◆ **Your instructions**
Begin at the line containing "bpy.context.scene.collection.objects.link(empty)" and stop at the line containing "nodes[node].hide_render = nodes[node].hide_viewport"; copy those lines exactly, ends included, and nothing else.

--- start of Data lines ---

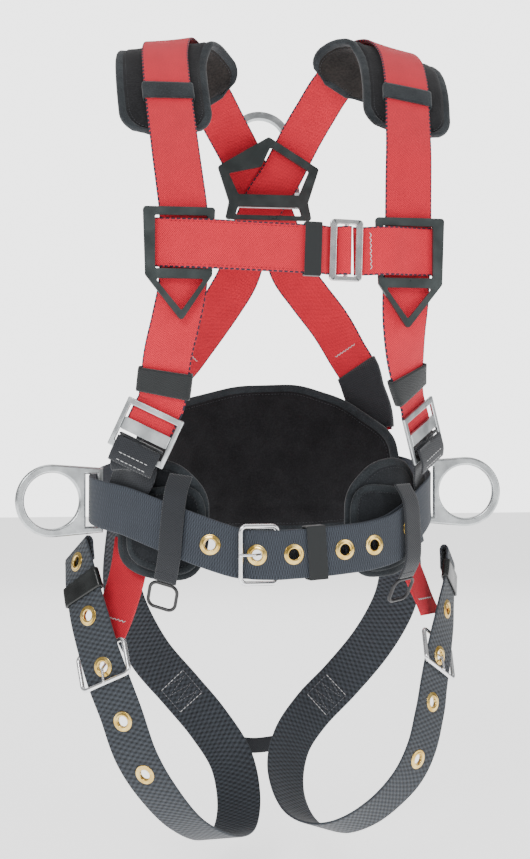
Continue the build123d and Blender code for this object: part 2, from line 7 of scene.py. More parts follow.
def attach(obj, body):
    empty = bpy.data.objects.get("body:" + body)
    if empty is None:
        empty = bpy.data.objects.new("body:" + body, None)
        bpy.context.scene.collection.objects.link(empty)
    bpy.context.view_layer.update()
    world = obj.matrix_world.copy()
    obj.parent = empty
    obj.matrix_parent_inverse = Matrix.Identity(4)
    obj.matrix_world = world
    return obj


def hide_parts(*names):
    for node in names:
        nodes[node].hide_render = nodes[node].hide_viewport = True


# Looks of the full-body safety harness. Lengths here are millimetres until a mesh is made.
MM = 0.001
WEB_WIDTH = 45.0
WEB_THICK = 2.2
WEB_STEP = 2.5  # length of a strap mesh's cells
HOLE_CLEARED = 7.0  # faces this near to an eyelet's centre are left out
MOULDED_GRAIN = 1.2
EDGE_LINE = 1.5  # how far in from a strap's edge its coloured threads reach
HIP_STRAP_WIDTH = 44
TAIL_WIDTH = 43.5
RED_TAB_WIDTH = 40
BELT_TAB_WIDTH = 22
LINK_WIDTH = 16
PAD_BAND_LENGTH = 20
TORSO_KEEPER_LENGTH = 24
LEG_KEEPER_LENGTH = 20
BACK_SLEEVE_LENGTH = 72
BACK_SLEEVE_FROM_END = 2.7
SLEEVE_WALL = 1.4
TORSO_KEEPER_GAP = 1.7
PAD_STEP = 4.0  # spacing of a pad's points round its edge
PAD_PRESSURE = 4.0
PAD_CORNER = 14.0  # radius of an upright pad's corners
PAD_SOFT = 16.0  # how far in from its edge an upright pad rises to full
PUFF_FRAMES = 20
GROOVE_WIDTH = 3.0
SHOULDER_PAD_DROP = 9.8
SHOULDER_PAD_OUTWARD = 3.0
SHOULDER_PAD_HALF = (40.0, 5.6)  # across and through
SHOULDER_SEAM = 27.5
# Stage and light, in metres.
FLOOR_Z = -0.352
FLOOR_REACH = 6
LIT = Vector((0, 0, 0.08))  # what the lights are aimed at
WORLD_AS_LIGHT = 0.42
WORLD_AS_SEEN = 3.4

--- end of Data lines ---

◆ **Output for this exercise**
        bpy.context.scene.collection.objects.link(empty)
    bpy.context.view_layer.update()
    world = obj.matrix_world.copy()
    obj.parent = empty
    obj.matrix_parent_inverse = Matrix.Identity(4)
    obj.matrix_world = world
    return obj


def hide_parts(*names):
    for node in names:
        nodes[node].hide_render = nodes[node].hide_viewport = True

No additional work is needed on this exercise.